▶ _Task_:
Restate every line of the material, word for word.
* Begin Dataset excerpt *
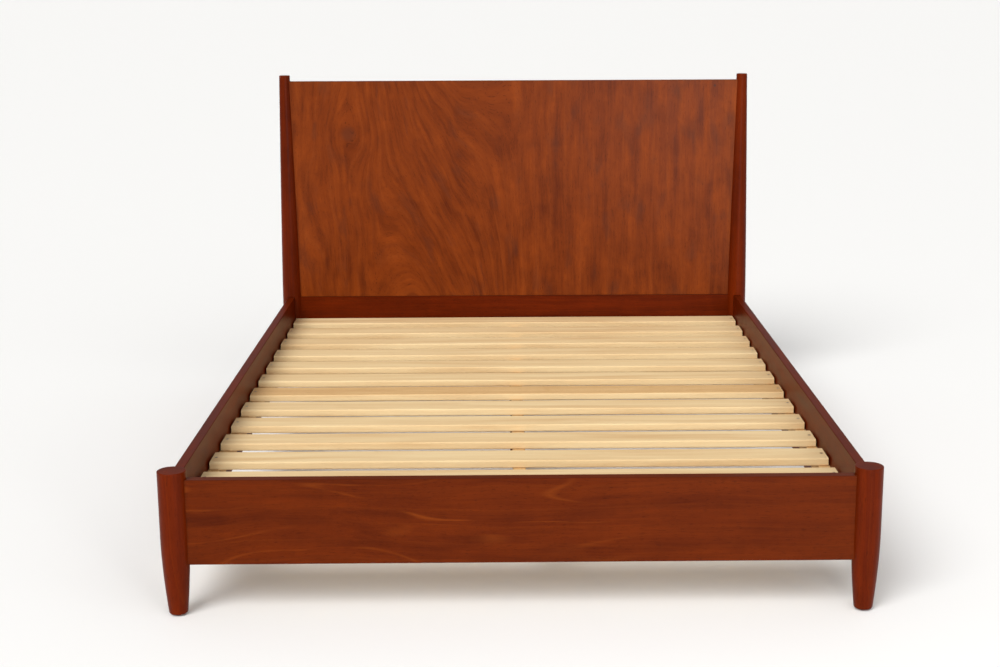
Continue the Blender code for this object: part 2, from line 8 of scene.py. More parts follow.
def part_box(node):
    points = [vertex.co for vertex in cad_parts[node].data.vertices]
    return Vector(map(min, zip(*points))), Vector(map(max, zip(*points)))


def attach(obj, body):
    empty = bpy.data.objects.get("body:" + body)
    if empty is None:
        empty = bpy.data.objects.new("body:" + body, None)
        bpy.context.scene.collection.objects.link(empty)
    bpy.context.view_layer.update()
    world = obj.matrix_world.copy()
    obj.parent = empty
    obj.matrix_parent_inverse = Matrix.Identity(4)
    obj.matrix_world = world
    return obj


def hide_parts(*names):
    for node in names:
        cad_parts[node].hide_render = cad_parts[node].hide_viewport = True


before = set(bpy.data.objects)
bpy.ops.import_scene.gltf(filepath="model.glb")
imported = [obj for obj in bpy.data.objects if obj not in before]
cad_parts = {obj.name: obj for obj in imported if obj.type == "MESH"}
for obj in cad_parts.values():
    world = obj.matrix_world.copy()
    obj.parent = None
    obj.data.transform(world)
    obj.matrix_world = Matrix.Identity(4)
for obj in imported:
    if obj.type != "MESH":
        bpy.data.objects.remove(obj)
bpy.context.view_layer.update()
* End Dataset excerpt *
▶ _Reply to the exercise_:
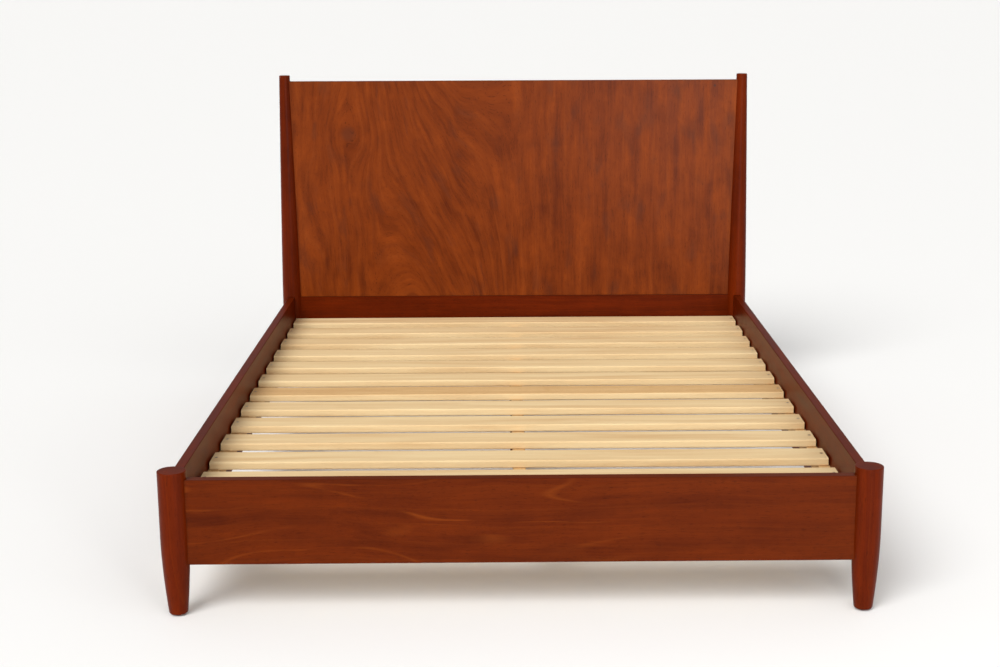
Continue the Blender code for this object: part 2, from line 8 of scene.py. More parts follow.
def part_box(node):
    points = [vertex.co for vertex in cad_parts[node].data.vertices]
    return Vector(map(min, zip(*points))), Vector(map(max, zip(*points)))


def attach(obj, body):
    empty = bpy.data.objects.get("body:" + body)
    if empty is None:
        empty = bpy.data.objects.new("body:" + body, None)
        bpy.context.scene.collection.objects.link(empty)
    bpy.context.view_layer.update()
    world = obj.matrix_world.copy()
    obj.parent = empty
    obj.matrix_parent_inverse = Matrix.Identity(4)
    obj.matrix_world = world
    return obj


def hide_parts(*names):
    for node in names:
        cad_parts[node].hide_render = cad_parts[node].hide_viewport = True


before = set(bpy.data.objects)
bpy.ops.import_scene.gltf(filepath="model.glb")
imported = [obj for obj in bpy.data.objects if obj not in before]
cad_parts = {obj.name: obj for obj in imported if obj.type == "MESH"}
for obj in cad_parts.values():
    world = obj.matrix_world.copy()
    obj.parent = None
    obj.data.transform(world)
    obj.matrix_world = Matrix.Identity(4)
for obj in imported:
    if obj.type != "MESH":
        bpy.data.objects.remove(obj)
bpy.context.view_layer.update()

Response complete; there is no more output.